**What this task involves**
Return the number of lines in which the word "materials" appears; add nothing else.

**Dataset content**
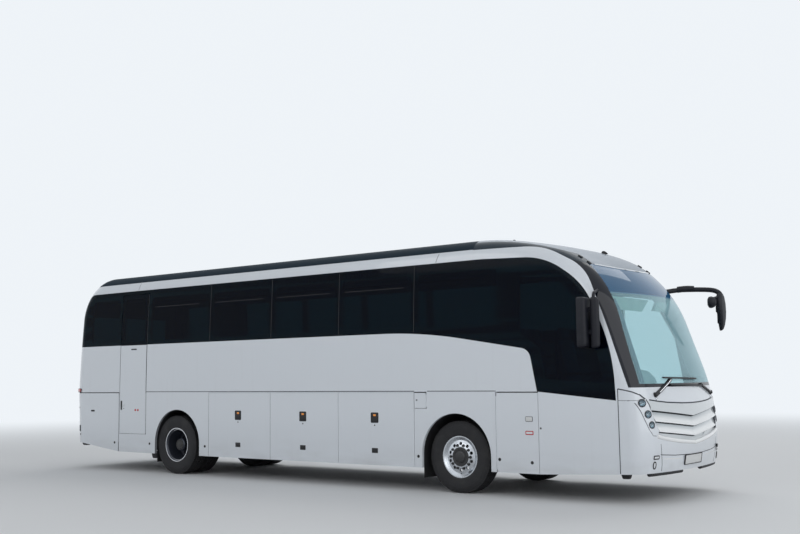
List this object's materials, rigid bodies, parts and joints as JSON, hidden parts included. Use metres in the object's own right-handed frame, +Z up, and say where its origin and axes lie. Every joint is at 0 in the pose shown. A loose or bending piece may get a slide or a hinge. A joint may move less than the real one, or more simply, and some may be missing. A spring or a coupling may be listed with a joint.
{
  "type": "coach bus",
  "caption": "Two-axle high-floor coach with a bowed nose, slatted grille, dark bonded windows, luggage lockers, steered front wheels and twin rear wheels.",
  "frame": {"origin": "on the ground under the middle of the body, between nose and tail and midway between the sides", "axes": "+X forwards, +Y to the left, the passenger door side, +Z up"},
  "size_m": [12.2113, 3.06, 3.6549],
  "materials": {
    "body_paint": "gloss white paint",
    "dome_paint": "silver-grey metallic paint",
    "tinted_glass": "deep grey-blue tinted bonded glass",
    "windscreen_glass": "laminated glass with a blue-green tint",
    "band_trim": "gloss black window surround",
    "lamp_lens": "clear lamp cover over bright reflectors",
    "tail_lens": "red lamp cover",
    "grille_plastic": "silver painted slats",
    "black_plastic": "moulded black plastic",
    "interior_trim": "grained grey interior trim",
    "floor_covering": "speckled grey floor covering",
    "seat_fabric": "blue woven plush",
    "chassis_paint": "satin black chassis paint",
    "engine_iron": "painted iron castings",
    "tyre": "black rubber",
    "alloy": "polished forged alloy",
    "wheel_steel": "dark grey painted steel"
  },
  "bodies": {
    "coach": {"bonnet_panel": "body_paint", "bulkheads": "floor_covering", "chassis_frame": "chassis_paint", "dashboard": "interior_trim", "driver_seat": "seat_fabric", "engine": "engine_iron", "floor_deck": "floor_covering", "front_axle": "chassis_paint", "front_bumper": "body_paint", "front_dome": "dome_paint", "headlamps": "lamp_lens", "lamp_pods": "body_paint", "louvre_grille": "grille_plastic", "lower_side_left": "body_paint", "lower_side_right": "body_paint", "luggage_floor": "floor_covering", "mirror_left": "black_plastic", "mirror_right": "black_plastic", "mud_flaps": "black_plastic", "parcel_racks": "interior_trim", "passenger_door": "body_paint", "passenger_door_glass": "tinted_glass", "passenger_seats": "seat_fabric", "rear_axle": "chassis_paint", "rear_wall": "body_paint", "rear_window": "tinted_glass", "roof_shell": "body_paint", "side_glass": "tinted_glass", "side_wall_left": "body_paint", "side_wall_right": "body_paint", "steering_wheel": "black_plastic", "tail_lamps": "tail_lens", "wheel_liners": "black_plastic", "window_frames": "band_trim", "windscreen": "windscreen_glass", "wipers": "black_plastic"},
    "luggage_door_right_1": {"luggage_door_right_1": "body_paint"},
    "luggage_door_right_2": {"luggage_door_right_2": "body_paint"},
    "luggage_door_right_3": {"luggage_door_right_3": "body_paint"},
    "front_locker_right": {"front_locker_right": "body_paint"},
    "engine_flap_right": {"engine_flap_right": "body_paint"},
    "knuckle_right": {"knuckle_right": "chassis_paint"},
    "front_wheel_right": {"front_tyre_right": "tyre", "front_rim_right": "alloy"},
    "rear_wheels_right": {"rear_tyres_right": "tyre", "rear_rims_right": "wheel_steel"},
    "luggage_door_left_1": {"luggage_door_left_1": "body_paint"},
    "luggage_door_left_2": {"luggage_door_left_2": "body_paint"},
    "luggage_door_left_3": {"luggage_door_left_3": "body_paint"},
    "front_locker_left": {"front_locker_left": "body_paint"},
    "engine_flap_left": {"engine_flap_left": "body_paint"},
    "knuckle_left": {"knuckle_left": "chassis_paint"},
    "front_wheel_left": {"front_tyre_left": "tyre", "front_rim_left": "alloy"},
    "rear_wheels_left": {"rear_tyres_left": "tyre", "rear_rims_left": "wheel_steel"},
    "emergency_door": {"emergency_door": "body_paint", "emergency_door_glass": "tinted_glass"},
    "fuel_flap": {"fuel_flap": "body_paint"},
    "engine_lid": {"engine_lid": "body_paint"}
  },
  "joints": [
    {"name": "luggage_door_right_1_hinge", "type": "hinge", "parent": "coach", "child": "luggage_door_right_1", "pos_m": [-1.4345, -1.272, 1.442], "axis": [-1, 0, 0], "range_deg": [0, 90]},
    {"name": "luggage_door_right_2_hinge", "type": "hinge", "parent": "coach", "child": "luggage_door_right_2", "pos_m": [0.0575, -1.272, 1.442], "axis": [-1, 0, 0], "range_deg": [0, 90]},
    {"name": "luggage_door_right_3_hinge", "type": "hinge", "parent": "coach", "child": "luggage_door_right_3", "pos_m": [1.5485, -1.272, 1.442], "axis": [-1, 0, 0], "range_deg": [0, 90]},
    {"name": "front_locker_right_hinge", "type": "hinge", "parent": "coach", "child": "front_locker_right", "pos_m": [3.732, -1.272, 0.9], "axis": [0, 0, -1], "range_deg": [0, 90]},
    {"name": "engine_flap_right_hinge", "type": "hinge", "parent": "coach", "child": "engine_flap_right", "pos_m": [-4.663, -1.272, 0.9], "axis": [0, 0, 1], "range_deg": [0, 90]},
    {"name": "steer_right", "type": "hinge", "parent": "coach", "child": "knuckle_right", "pos_m": [3.043, -0.96, 0.515], "axis": [0, 0, 1], "range_deg": [-38, 38]},
    {"name": "front_wheel_right_spin", "type": "hinge", "parent": "knuckle_right", "child": "front_wheel_right", "pos_m": [3.043, -1.052, 0.515], "axis": [0, 1, 0], "continuous": true},
    {"name": "rear_wheels_right_spin", "type": "hinge", "parent": "coach", "child": "rear_wheels_right", "pos_m": [-3.077, -0.917, 0.515], "axis": [0, 1, 0], "continuous": true},
    {"name": "luggage_door_left_1_hinge", "type": "hinge", "parent": "coach", "child": "luggage_door_left_1", "pos_m": [-1.4345, 1.272, 1.442], "axis": [1, 0, 0], "range_deg": [0, 90]},
    {"name": "luggage_door_left_2_hinge", "type": "hinge", "parent": "coach", "child": "luggage_door_left_2", "pos_m": [0.0575, 1.272, 1.442], "axis": [1, 0, 0], "range_deg": [0, 90]},
    {"name": "luggage_door_left_3_hinge", "type": "hinge", "parent": "coach", "child": "luggage_door_left_3", "pos_m": [1.5485, 1.272, 1.442], "axis": [1, 0, 0], "range_deg": [0, 90]},
    {"name": "front_locker_left_hinge", "type": "hinge", "parent": "coach", "child": "front_locker_left", "pos_m": [3.732, 1.272, 0.9], "axis": [0, 0, 1], "range_deg": [0, 90]},
    {"name": "engine_flap_left_hinge", "type": "hinge", "parent": "coach", "child": "engine_flap_left", "pos_m": [-4.663, 1.272, 0.9], "axis": [0, 0, -1], "range_deg": [0, 90]},
    {"name": "steer_left", "type": "hinge", "parent": "coach", "child": "knuckle_left", "pos_m": [3.043, 0.96, 0.515], "axis": [0, 0, 1], "range_deg": [-38, 38]},
    {"name": "front_wheel_left_spin", "type": "hinge", "parent": "knuckle_left", "child": "front_wheel_left", "pos_m": [3.043, 1.052, 0.515], "axis": [0, 1, 0], "continuous": true},
    {"name": "rear_wheels_left_spin", "type": "hinge", "parent": "coach", "child": "rear_wheels_left", "pos_m": [-3.077, 0.917, 0.515], "axis": [0, 1, 0], "continuous": true},
    {"name": "emergency_door_hinge", "type": "hinge", "parent": "coach", "child": "emergency_door", "pos_m": [-3.882, -1.272, 1.5], "axis": [0, 0, 1], "range_deg": [0, 90]},
    {"name": "fuel_flap_hinge", "type": "hinge", "parent": "coach", "child": "fuel_flap", "pos_m": [2.519, -1.272, 1.3], "axis": [0, 0, 1], "range_deg": [0, 90]},
    {"name": "engine_lid_hinge", "type": "hinge", "parent": "coach", "child": "engine_lid", "pos_m": [-6.094, 0, 1.386], "axis": [0, 1, 0], "range_deg": [0, 90]}
  ],
  "couplings": [
    {"joint": "steer_left", "follows": "steer_right", "ratio": 1}
  ]
}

**Correct result**
2